Глупая девчонка! Она действительно надеялась удрать от него? Надо полагать, причины ее недавней покорности объяснялись именно тем, что она думала усыпить его бдительность. Обмануть его, одурачить и бросить. Бросить! Это слово билось в висках, вызывая перед глазами вспышки красных точек – то кипела в нем ярость от того, что она посмела желать от него уйти. С губ сорвался резкий полусмех-полурык – он потешался над всей этой ситуацией. Над своей внезапной наивностью, над ее бесполезной дуростью. Глупая, глупая Марина…
Ему стоило понять сразу – она так просто не сдастся. Ему стоило распознать ее лживость, ведь он давно научился видеть людей насквозь. Ему стоило отдать ее кому-то другому, а не носиться с ней как с писаной торбой. Ну ничего, теперь он с удовольствием покажет ей, что бывает с теми, кто нарушает его правила. Что бывает с теми, кто предает его.
Да, во всем случившемся он видел не уплывающие от него деньги, а то, что она желала избавиться именно от него. В то время, как он едва не подыхал от желания ею обладать. В то время как он испытывал несвойственные себе эмоции. В то время, как ему было мало ее, как бывает мало воздуха погибающему от удушья.
Она себе на грех будила в нем зверя, и сейчас этот зверь дошел до края безумия и ярости.
Он добежал до места в тот самый момент, когда она уже перекинула одну ногу через забор и собиралась перелезть, наверняка предвкушая свободу.
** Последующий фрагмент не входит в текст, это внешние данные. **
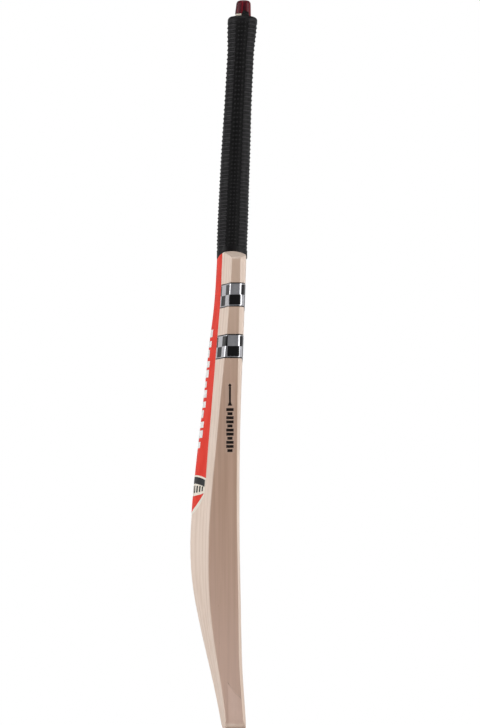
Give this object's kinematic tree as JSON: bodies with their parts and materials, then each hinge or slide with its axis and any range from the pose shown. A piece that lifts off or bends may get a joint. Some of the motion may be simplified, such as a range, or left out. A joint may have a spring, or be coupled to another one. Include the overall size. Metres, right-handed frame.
{
  "type": "cricket bat",
  "caption": "Cricket bat: spliced willow blade with a swollen spine, a laminated cane handle, a ribbed rubber grip and stickers, for striking a ball.",
  "frame": {"origin": "middle of the flat under the toe", "axes": "+Z from the toe to the handle, -Y is the way the hitting face looks, +Y is the spine side, X is the width"},
  "size_m": [0.108, 0.0789, 0.857],
  "materials": {
    "willow": "pale sanded and polished willow, straight grain along the blade",
    "cane": "laminated cane, matt",
    "spring_rubber": "dark rubber sheet",
    "twine": "waxed linen twine",
    "grip_rubber": "black moulded rubber with ribs and pips",
    "maroon_lacquer": "maroon gloss lacquer on the turned end",
    "red_sticker": "satin printed vinyl, red",
    "shield_sticker": "satin printed vinyl, black, white and red",
    "check_foil": "black vinyl with silver foil squares",
    "edge_decal": "clear decal with thin black marks",
    "toe_film": "thin translucent film"
  },
  "bodies": {
    "root": {"blade": "willow", "cane_slip_01": "cane", "cane_slip_02": "cane", "cane_slip_03": "cane", "cane_slip_04": "cane", "cane_slip_05": "cane", "cane_slip_06": "cane", "cane_slip_07": "cane", "cane_slip_08": "cane", "cane_slip_09": "cane", "cane_slip_10": "cane", "cane_slip_11": "cane", "cane_slip_12": "cane", "rubber_spring_left": "spring_rubber", "rubber_spring_middle": "spring_rubber", "rubber_spring_right": "spring_rubber", "twine_binding": "twine", "handle_grip": "grip_rubber", "handle_knob": "maroon_lacquer", "spine_label": "red_sticker", "shield_label": "shield_sticker", "lower_check_band": "check_foil", "upper_check_band": "check_foil", "edge_label_left": "edge_decal", "edge_label_right": "edge_decal", "toe_guard": "toe_film"}
  },
  "joints": []
}
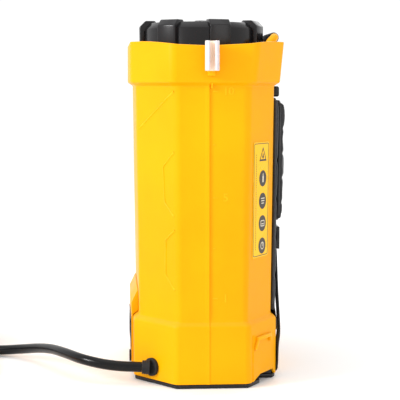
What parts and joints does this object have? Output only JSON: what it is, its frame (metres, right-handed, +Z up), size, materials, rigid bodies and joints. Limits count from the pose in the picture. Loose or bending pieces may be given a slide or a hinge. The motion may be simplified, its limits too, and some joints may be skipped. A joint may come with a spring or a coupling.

Какой-то животный звук сорвался с губ и в один короткий рывок Паоло оказался у ограды. Пальцы стальным хватом сжались на щиколотке той ноги Марины, что была для него досягаема, и неестественно спокойно, с вкрадчивой лаской в голосе, Паоло поинтересовался:
- Далеко собралась, cara mia?*
Она резко обернулась и вспышка ужаса в больших голубых глазах вызвала у него хищную улыбку. Марина резко дернулась, надеясь вырвать ногу из плена его пальцев, но он держал крепко, так крепко, что казалось – если сожмет ещё сильнее – услышит хруст хрупких костей.
Он потянул ее к себе, собираясь стащить с забора, но она не сдавалась. Даже попыталась лягнуть его ногой, а когда он, не без труда увернувшись, резко дернул ее на себя, заставляя упасть ему в объятья, пустила в ход ногти. Их острые кончики впились в его лицо и остервенело проехались от скулы до рта, оставляя после себя кровавую дорожку. Он взревел от боли и попытался перехватить ее руки, но она продолжала вырываться с какой-то нечеловеческой силой, пребывая в полном неистовстве.
- Пусти! Пусти меня! – истошный крик ударил по нервам, вызывая желание пустить в ход силу, чего никогда не делал прежде, как ни ненавидел женщин. Это было его личное табу. Но теперь - впервые в жизни – он был чудовищно близок к запретной черте, находясь на пределе контроля и разума.
Заведя руки Марины ей за спину, он сцепил ее запястья одной рукой, а второй сгреб волосы в охапку и дёрнул – так, чтобы от этого болезненного движения она отрезвела.
- Успокойся! – приказал резко и хлестко, прожигая Марину взглядом насквозь. – Иначе я найду способ привести тебя в чувство, но он тебе не понравится.